According to the WSJ, investigators traced the flow backward from the two Iranian central bank wallets. The trail then pointed to funds tied to the Bybit hack, one of the largest thefts in crypto history. The report said the money later moved through many transactions before reaching CoinEx.

The FBI previously blamed North Korean actors for the Bybit theft, which involved about $1.5 billion in virtual assets. U.S. officials said the hackers were converting stolen assets into Bitcoin and other tokens across many wallets. That pattern made the CoinEx report part of a wider debate over exchange screening and sanctions controls.

Sanctions pressure grows around crypto

As crypto.news reported, the U.S. Treasury sanctioned four Iranian crypto exchanges, including Nobitex, under its Economic Fury campaign. The agency accused the platforms of helping sanctioned entities enter the digital asset market. Chainalysis also said Nobitex handled about half of Iran’s crypto trading activity.

In our last update, crypto.news examined how U.S. officials said they had seized nearly $1 billion in Iran-linked crypto. That action followed a $344 million USDT freeze across two Tron wallets tied to Iran’s Islamic Revolutionary Guard Corps. The Treasury said it would keep tracking money that Tehran tries to move through crypto and banks.

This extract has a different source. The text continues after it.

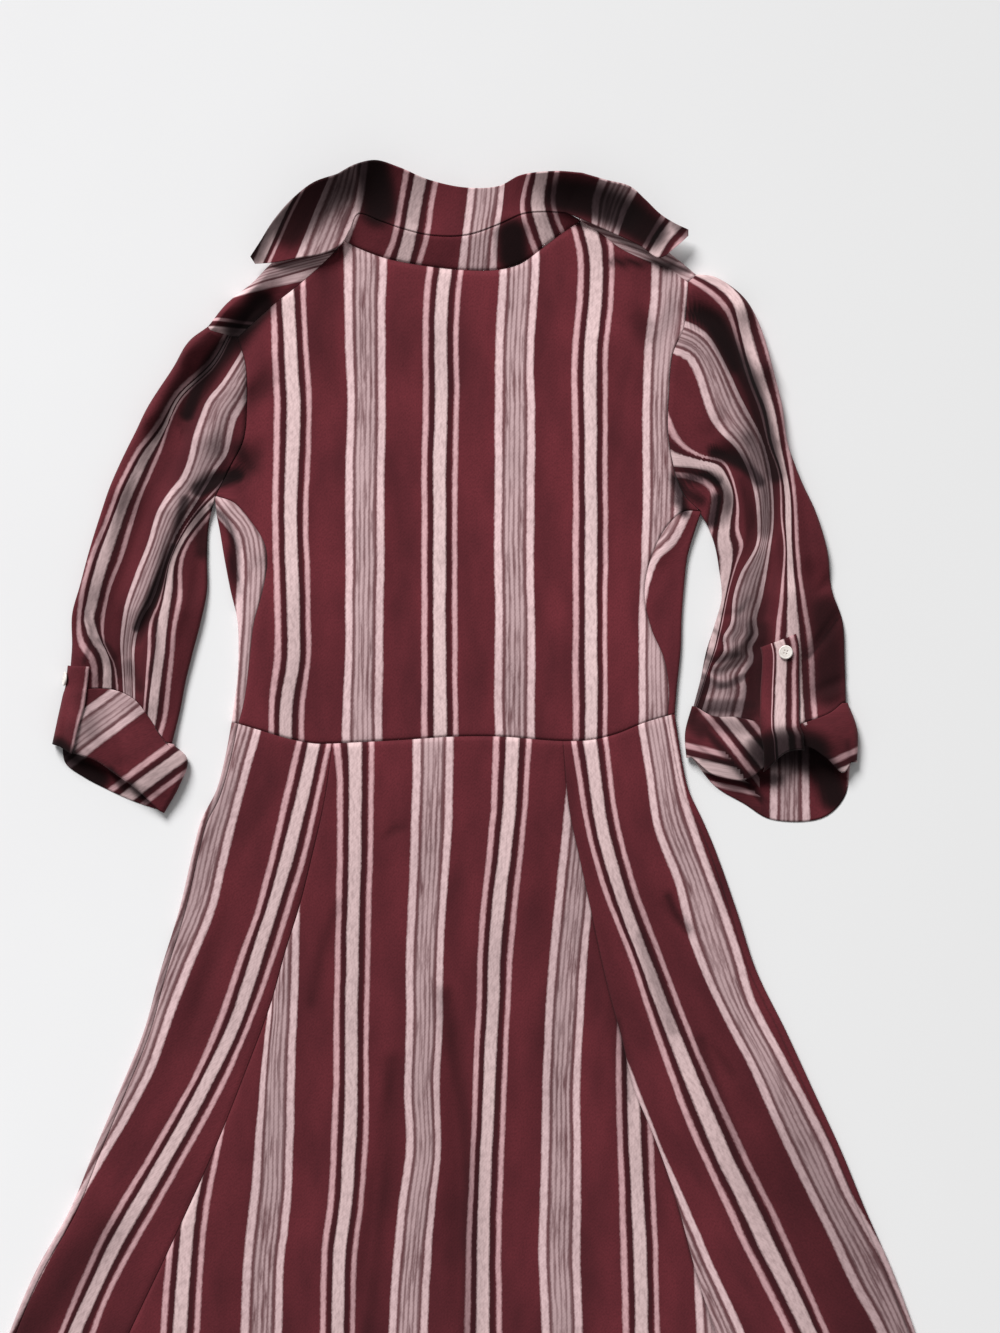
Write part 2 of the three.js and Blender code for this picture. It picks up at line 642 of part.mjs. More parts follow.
// The stand rises from the neck seam and the collar leaf goes on from its upper edge
function collar() {
  const neck = smooth(NECK_SEAM, COUNT.neck).map(onTop);
  const standTop = smooth(COLLAR.standTop, COUNT.neck);
  const rows = Array.from({ length: COUNT.stand + 1 }, (_, k) => (
    neck.map((point, column) => mix(point, standTop[column], k / COUNT.stand))
  ));
  const stand = new Surface().add(rows);
  const edge = [
    ...smooth(COLLAR.leftEdge, COUNT.leafEnd),
    ...standTop.slice(1),
    ...smooth(COLLAR.rightEdge, COUNT.leafEnd).slice(1),
  ];
  const rim = [
    ...smooth(COLLAR.leftRim, COUNT.leafEnd),
    ...smooth(COLLAR.middleRim, COUNT.neck).slice(1),
    ...smooth(COLLAR.rightRim, COUNT.leafEnd).slice(1),
  ];
  const leafRows = Array.from({ length: COUNT.leaf + 1 }, (_, k) => {
    const share = k / COUNT.leaf;
    return edge.map((low, column) => {
      const high = rim[column];
      const [x, y] = mix(low, high, share);
      return [x, y, low[2] + (high[2] - low[2]) * share ** COLLAR.curl];
    });
  });
  const leaf = new Surface().add(leafRows);
  return { stand, leaf };
}

const sleeves = { left: sleeveAndCuff('left'), right: sleeveAndCuff('right') };
const collarSurfaces = collar();
const bodySurfaces = {
  back_bodice: backBodice(),
  front_bodice_left: frontBodice('left'),
  front_bodice_right: frontBodice('right'),
  ...backSkirt(),
  front_skirt_left: frontSkirt('left'),
  front_skirt_right: frontSkirt('right'),
  sleeve_left: sleeves.left.sleeveTube.surface,
  sleeve_right: sleeves.right.sleeveTube.surface,
};
const bodyNormals = sharedNormals(Object.values(bodySurfaces));
Object.entries(bodySurfaces).forEach(([name, surface]) => {
  addPiece(name, wall(surface, bodyNormals, CLOTH), 'cloth');
});
['left', 'right'].forEach((side) => {
  const cuff = sleeves[side].cuffTube.surface;
  const cuffNormals = sharedNormals([cuff]);
  addPiece(`cuff_${side}`, wall(cuff, cuffNormals, CUFF_CLOTH, CUFF_GAP), 'cuff');
  const { surface, cell } = tab(side, bodyNormals, cuffNormals);
  const tabNormals = sharedNormals([surface]);
  addPiece(`tab_${side}`, wall(surface, tabNormals, TAB_CLOTH, 0), 'cuff');
  const button = addPiece(`tab_button_${side}`, buttonShape(TAB_BUTTON_RADIUS, TAB_BUTTON_THICK), 'button');
  const seat = new THREE.Vector3();
  const upward = new THREE.Vector3();
  cell.forEach((point) => {
    seat.add(new THREE.Vector3(...point).divideScalar(cell.length));
    upward.add(tabNormals.get(Surface.key(point)));
  });
  upward.normalize();
  button.position.copy(seat.addScaledVector(upward, TAB_BUTTON_LIFT));
  button.quaternion.setFromUnitVectors(new THREE.Vector3(0, 0, 1), upward);
});
const collarNormals = sharedNormals([collarSurfaces.stand, collarSurfaces.leaf]);
addPiece('collar_stand', wall(collarSurfaces.stand, collarNormals, COLLAR_CLOTH), 'collar');
addPiece('collar_leaf', wall(collarSurfaces.leaf, collarNormals, COLLAR_CLOTH), 'collar');
const strip = placket();
addPiece('front_placket', wall(strip, sharedNormals([strip]), PLACKET_CLOTH, SEAM_GAP), 'cloth');
for (let number = 0; number < BUTTON_COUNT; number += 1) {
  const button = addPiece(
    `front_button_${String(number + 1).padStart(2, '0')}`,
    buttonShape(BUTTON_RADIUS, BUTTON_THICK),
    'button',
  );
  button.position.set(0, BUTTON_TOP - number * BUTTON_STEP, 0);
}

// The origin goes to the middle of the underside
const box = new THREE.Box3().setFromObject(dress);
dress.position.set(-(box.min.x + box.max.x) / 2, -(box.min.y + box.max.y) / 2, -box.min.z);
dress.updateMatrixWorld(true);

export default dress;
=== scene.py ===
"""A striped shirt dress laid flat on its front, drawn panel by panel over its frame."""

import functools

import bpy
import numpy as np
from bpy.props import FloatProperty, FloatVectorProperty, PointerProperty
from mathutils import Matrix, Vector


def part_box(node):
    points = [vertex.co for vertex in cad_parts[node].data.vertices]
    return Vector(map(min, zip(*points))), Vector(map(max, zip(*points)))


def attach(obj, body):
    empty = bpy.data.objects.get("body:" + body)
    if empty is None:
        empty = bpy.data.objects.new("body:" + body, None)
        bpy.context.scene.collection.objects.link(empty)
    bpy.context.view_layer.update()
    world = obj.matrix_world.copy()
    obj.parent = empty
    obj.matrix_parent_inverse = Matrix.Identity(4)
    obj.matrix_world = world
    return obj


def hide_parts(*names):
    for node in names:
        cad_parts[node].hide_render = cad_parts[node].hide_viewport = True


bl_info = {
    "name": "Striped shirt dress",
    "version": (1, 0, 0),
    "blender": (4, 5, 0),
    "location": "3D View > Sidebar > Dress",
    "description": "Draws the panels, collar, cuffs, tabs and buttons of a shirt dress laid flat",
    "category": "Add Mesh",
}

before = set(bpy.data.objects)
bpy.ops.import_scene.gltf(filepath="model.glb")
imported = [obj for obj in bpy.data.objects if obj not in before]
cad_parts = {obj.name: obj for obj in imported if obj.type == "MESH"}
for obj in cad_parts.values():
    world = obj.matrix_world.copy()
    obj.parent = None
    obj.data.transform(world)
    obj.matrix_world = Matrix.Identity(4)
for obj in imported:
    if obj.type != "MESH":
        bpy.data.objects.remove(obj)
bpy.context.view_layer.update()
MM = 0.001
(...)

Bybit link widens laundering concern

As previously reported, Bybit-related laundering also moved through decentralized routes after the 2025 hack. THORChain saw almost $3 billion in trading volume from swaps tied to stolen Bybit assets, according to on-chain tracking cited at the time. The activity showed how stolen funds can move from one venue to another before cash-out attempts.

The CoinEx report adds another layer because it names a centralized exchange, not only mixers or decentralized protocols. Centralized platforms usually run customer checks and transaction screening, but blockchain data can still show funds moving through accounts and wallets. Regulators may now review whether existing controls caught the alleged Iran-linked activity.

Compliance questions move back to exchanges

The WSJ report arrives as U.S. officials continue to target crypto flows tied to sanctioned states. Iran remains cut off from many dollar channels, while digital assets offer a route for cross-border transfers. Retail users also rely on crypto as the rial weakens, which can make clean and flagged flows harder to separate.

For CoinEx, the report creates a reputational test and may draw questions from compliance teams, banks, and regulators. For the wider market, the case shows why on-chain tracing now sits at the center of sanctions enforcement. The next issue is whether authorities act on the data or ask exchanges to tighten screening further.